The 12 is the 'half-life' - ie, how long does the score take to divide in half. So the site builder could configure that, eg to make it divide in half in 60 months (5 years), or in 6 months, or whatever they want.
Any thoughts on that approach?
- 🇦🇹Austria drunken monkey Vienna, Austria
Yes, something like this seems like it would be the way to go. Instead of a processor, it could also be a Views query option (in the
SearchApiQuery
class). In any case, though, this will need to be declared as a feature → so backends can declare whether they support it or not.For backends supporting the feature, the processor (or the query plugin) could add an option to the search query containing both the used date field and the “half-life” value. The backend plugin would then need to check that option at search time and modify the result scores accordingly. (One additional hiccup being that, for the DB backend, we’d actually want to support all three DBMSs which I’d guess would all need a slightly different syntax for this.)
- 🇧🇪Belgium herved
Ideally it should also support future dates, resulting in a spike curve where the peak is NOW and decays in past or future.

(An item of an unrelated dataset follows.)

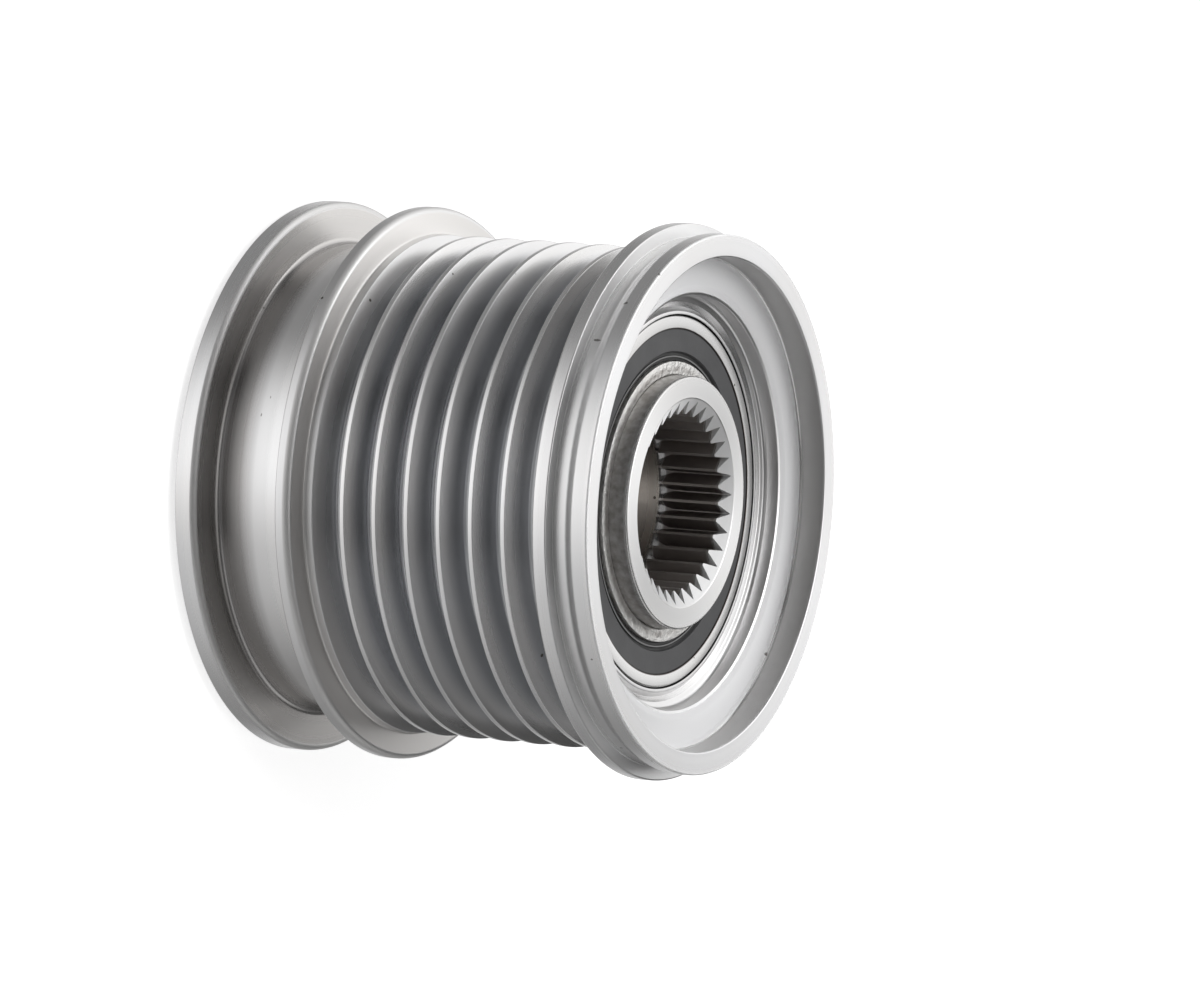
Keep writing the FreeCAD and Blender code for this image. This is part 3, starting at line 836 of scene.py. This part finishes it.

In mysql at least, it looks like we can achieve the same formula as the one used in solr:
- solr:product(boost,recip(abs(ms(resolution,field_name)),m,a,b))
- mysql:boost * ( 1 / (m * ABS(TIMESTAMPDIFF(SECOND, FROM_UNIXTIME(field_name), NOW()) * 1000) + a) + b)
However I don't really know what would be the best to combine both numbers (keyword score that can be very high 1000-infinite), and this date boost. Maybe some kind normalization would be needed?
Something like: (score/(min_score+score)) where min_score = 1000
Then use a = 1, b= 0.1 producing a 0-1 date boost
and add both results?I noticed that when keywords are given, we may need to join the main index table as search_api_db produces a group_by query which also makes things quite complicated.